**GIVEN PROBLEM:**
Transcribe word for word only the span whose first line is the one with "Recreate this object" and whose last line is the one with "front towards -Y."; both of those lines belong to it.

**GIVEN DATA:**
----------

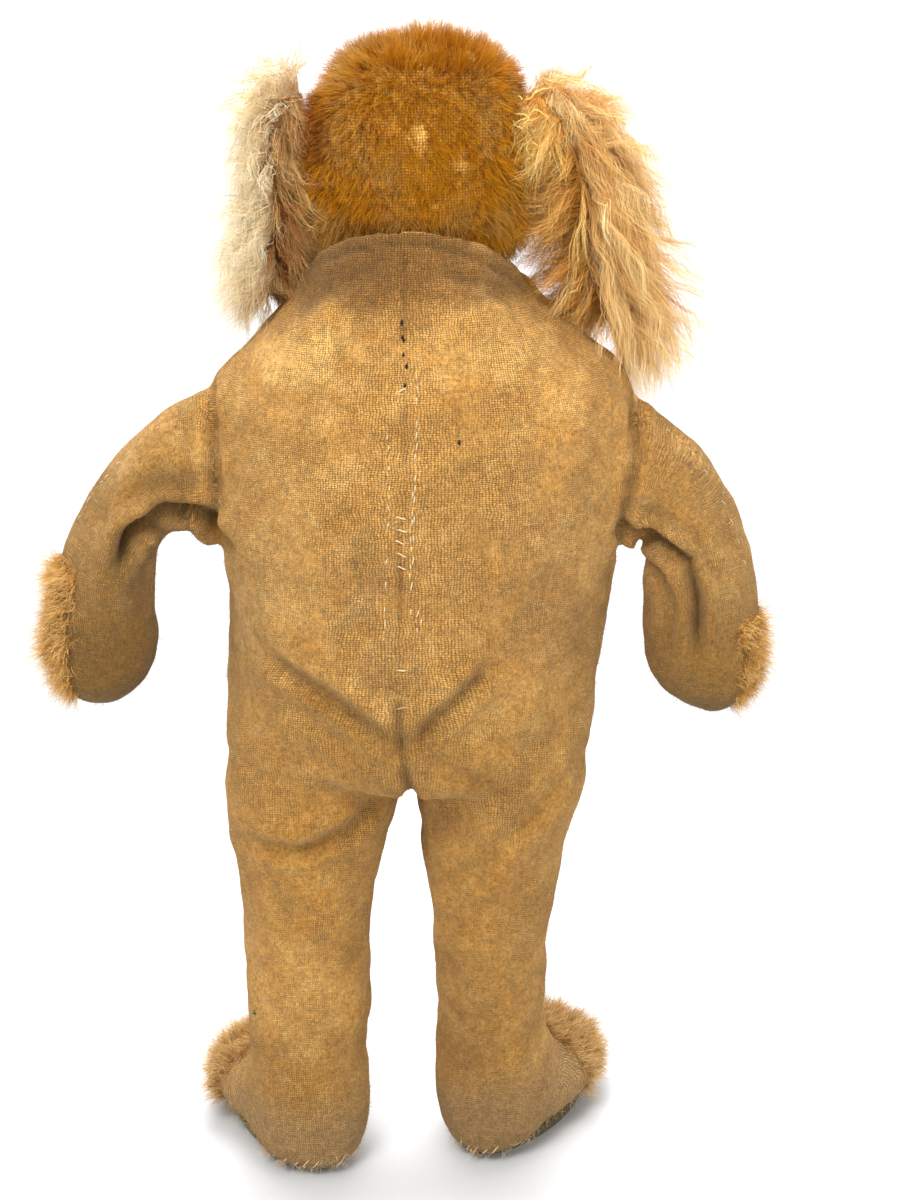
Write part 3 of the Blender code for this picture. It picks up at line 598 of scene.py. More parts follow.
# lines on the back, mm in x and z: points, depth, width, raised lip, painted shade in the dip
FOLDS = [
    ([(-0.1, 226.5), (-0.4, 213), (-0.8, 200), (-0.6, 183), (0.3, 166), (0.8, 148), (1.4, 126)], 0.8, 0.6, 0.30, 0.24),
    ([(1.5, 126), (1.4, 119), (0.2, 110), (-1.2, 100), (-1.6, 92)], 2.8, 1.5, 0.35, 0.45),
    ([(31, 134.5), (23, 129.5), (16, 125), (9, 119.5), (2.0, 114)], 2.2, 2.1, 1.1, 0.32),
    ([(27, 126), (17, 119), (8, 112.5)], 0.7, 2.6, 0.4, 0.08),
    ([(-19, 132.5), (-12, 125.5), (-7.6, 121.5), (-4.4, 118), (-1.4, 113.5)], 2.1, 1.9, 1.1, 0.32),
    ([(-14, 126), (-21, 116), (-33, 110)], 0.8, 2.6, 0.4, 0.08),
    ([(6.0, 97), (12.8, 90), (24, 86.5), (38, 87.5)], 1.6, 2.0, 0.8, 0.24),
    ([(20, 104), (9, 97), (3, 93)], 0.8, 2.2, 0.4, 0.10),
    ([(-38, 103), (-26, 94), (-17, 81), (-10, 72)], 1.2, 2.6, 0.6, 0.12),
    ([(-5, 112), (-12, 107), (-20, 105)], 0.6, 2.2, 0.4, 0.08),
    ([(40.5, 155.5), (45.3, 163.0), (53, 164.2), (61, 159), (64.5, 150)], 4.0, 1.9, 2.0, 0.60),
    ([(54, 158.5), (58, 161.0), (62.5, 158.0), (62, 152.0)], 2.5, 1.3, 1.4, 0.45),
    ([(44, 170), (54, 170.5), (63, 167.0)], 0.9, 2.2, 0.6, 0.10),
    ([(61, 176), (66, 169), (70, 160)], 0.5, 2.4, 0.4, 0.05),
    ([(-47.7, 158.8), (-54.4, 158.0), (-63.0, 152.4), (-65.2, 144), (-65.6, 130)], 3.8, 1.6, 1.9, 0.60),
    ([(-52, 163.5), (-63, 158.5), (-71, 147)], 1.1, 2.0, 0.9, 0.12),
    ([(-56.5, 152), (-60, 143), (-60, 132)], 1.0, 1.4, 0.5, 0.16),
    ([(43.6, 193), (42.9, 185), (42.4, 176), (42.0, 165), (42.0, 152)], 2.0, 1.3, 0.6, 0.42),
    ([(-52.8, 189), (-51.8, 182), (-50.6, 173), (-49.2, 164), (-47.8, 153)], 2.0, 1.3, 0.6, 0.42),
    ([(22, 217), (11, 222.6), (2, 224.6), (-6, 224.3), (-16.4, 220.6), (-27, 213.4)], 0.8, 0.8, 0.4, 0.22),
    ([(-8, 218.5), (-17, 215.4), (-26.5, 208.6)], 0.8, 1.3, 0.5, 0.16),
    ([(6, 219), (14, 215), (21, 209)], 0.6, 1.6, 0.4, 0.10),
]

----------

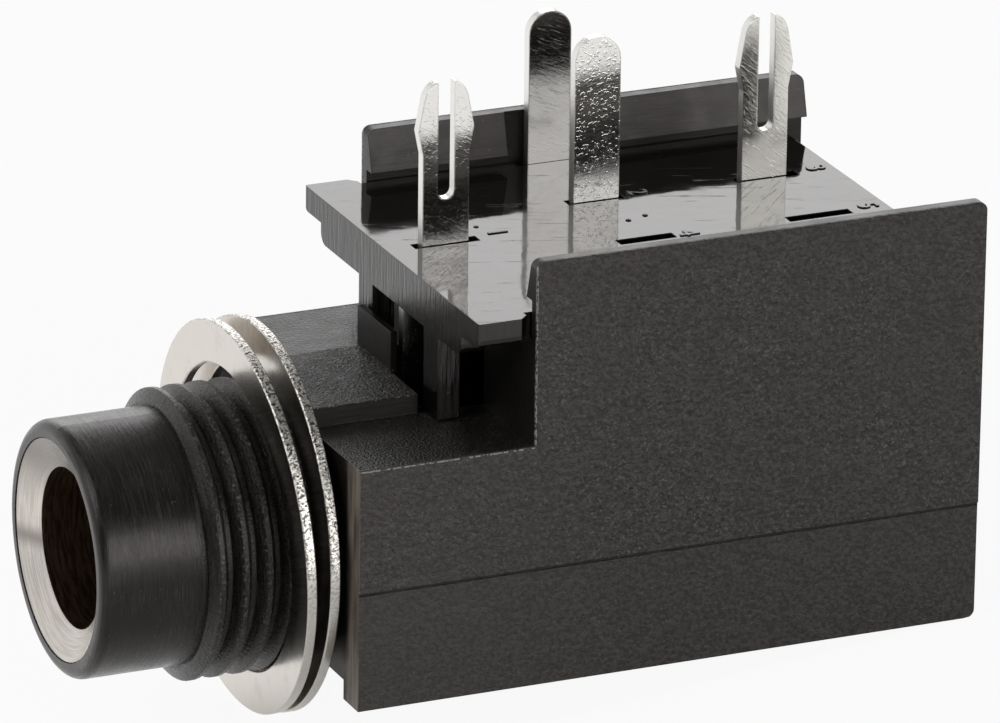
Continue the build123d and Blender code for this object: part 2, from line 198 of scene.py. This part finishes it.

----------

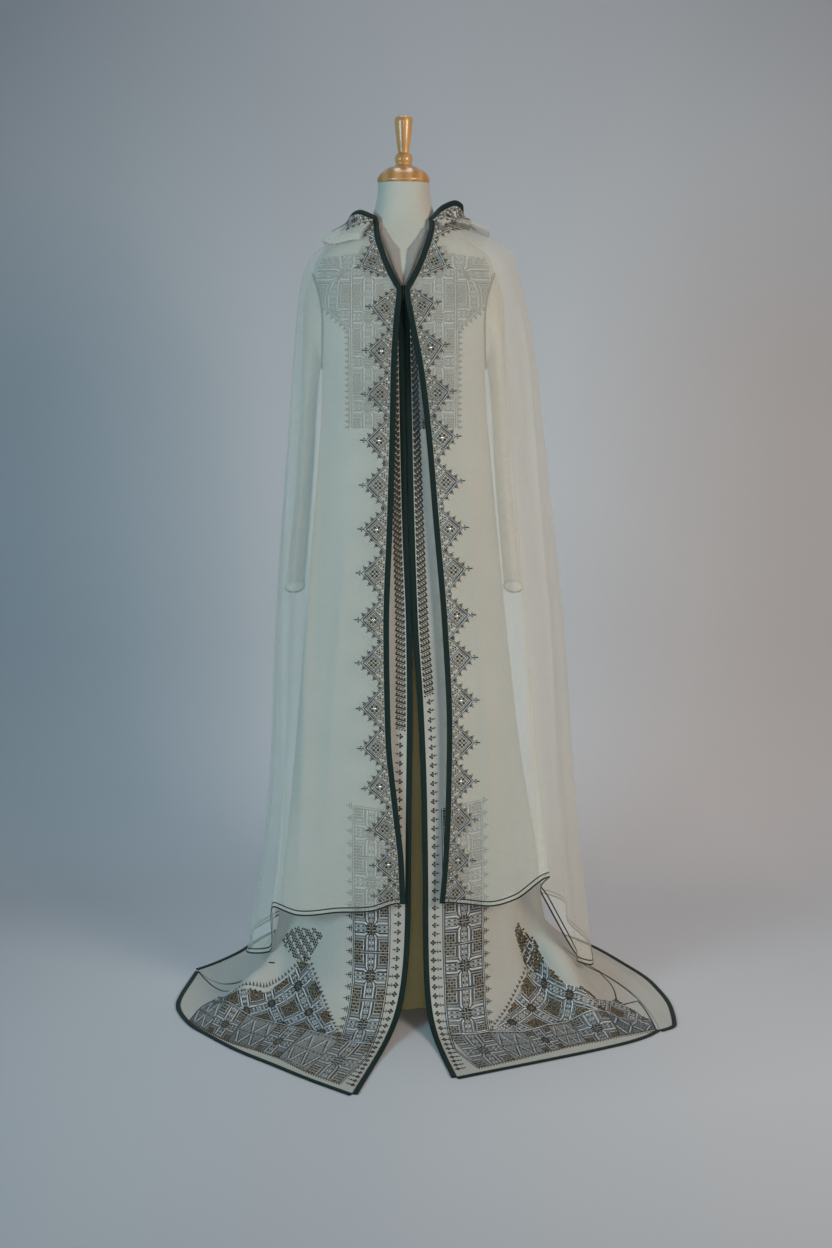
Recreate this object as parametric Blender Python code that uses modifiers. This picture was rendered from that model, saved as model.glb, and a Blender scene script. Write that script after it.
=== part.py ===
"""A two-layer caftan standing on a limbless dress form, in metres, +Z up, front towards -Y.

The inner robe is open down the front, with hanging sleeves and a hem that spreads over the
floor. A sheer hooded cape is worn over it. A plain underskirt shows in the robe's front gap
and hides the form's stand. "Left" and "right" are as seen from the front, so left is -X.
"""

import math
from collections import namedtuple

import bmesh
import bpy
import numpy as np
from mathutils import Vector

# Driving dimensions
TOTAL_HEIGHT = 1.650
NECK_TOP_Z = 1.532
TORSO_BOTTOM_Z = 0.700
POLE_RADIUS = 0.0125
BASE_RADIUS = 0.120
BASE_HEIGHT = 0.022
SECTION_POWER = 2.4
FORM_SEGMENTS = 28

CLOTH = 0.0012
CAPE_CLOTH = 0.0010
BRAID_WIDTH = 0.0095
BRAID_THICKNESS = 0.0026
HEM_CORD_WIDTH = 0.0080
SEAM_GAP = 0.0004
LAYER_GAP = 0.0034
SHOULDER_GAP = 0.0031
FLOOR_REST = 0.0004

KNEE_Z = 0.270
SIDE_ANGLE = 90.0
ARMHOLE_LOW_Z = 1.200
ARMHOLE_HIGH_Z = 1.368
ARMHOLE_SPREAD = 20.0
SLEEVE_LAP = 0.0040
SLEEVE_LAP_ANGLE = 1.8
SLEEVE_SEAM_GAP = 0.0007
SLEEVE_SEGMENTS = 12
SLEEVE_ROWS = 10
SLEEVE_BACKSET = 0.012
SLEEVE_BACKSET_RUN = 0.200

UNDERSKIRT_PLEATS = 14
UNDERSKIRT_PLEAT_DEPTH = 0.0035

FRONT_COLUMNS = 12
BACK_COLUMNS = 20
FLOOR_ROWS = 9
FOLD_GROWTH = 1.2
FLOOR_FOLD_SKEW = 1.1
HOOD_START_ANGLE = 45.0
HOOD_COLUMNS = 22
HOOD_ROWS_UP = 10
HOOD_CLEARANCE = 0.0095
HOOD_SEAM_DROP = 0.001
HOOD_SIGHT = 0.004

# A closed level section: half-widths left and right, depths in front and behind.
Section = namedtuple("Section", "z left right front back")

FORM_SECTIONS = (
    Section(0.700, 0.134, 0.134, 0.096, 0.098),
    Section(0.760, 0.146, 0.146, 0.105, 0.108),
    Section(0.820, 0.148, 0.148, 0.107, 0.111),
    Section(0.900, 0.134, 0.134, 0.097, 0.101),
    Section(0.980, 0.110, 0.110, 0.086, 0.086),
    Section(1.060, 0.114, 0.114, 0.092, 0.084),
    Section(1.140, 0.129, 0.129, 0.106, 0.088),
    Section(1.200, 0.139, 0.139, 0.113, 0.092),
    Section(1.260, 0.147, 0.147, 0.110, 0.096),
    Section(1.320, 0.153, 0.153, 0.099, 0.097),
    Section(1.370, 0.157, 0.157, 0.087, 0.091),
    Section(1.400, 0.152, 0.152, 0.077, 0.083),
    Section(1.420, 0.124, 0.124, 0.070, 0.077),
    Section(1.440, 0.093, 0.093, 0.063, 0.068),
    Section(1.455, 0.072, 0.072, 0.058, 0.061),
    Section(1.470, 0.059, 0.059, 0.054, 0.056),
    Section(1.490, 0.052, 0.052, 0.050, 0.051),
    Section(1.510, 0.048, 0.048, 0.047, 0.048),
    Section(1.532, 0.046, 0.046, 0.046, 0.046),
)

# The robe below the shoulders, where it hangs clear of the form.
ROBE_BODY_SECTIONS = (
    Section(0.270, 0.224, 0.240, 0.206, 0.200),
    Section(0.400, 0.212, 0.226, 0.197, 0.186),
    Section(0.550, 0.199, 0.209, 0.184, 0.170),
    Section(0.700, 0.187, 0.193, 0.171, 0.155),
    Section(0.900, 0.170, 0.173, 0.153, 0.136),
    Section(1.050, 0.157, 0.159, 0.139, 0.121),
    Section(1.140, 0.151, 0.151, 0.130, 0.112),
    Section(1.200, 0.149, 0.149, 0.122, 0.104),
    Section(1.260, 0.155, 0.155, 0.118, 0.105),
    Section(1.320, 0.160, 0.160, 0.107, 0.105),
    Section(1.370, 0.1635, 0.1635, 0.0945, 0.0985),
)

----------

**RESPONSE FOR THIS EXERCISE:**
Recreate this object as parametric Blender Python code that uses modifiers. This picture was rendered from that model, saved as model.glb, and a Blender scene script. Write that script after it.
=== part.py ===
"""A two-layer caftan standing on a limbless dress form, in metres, +Z up, front towards -Y.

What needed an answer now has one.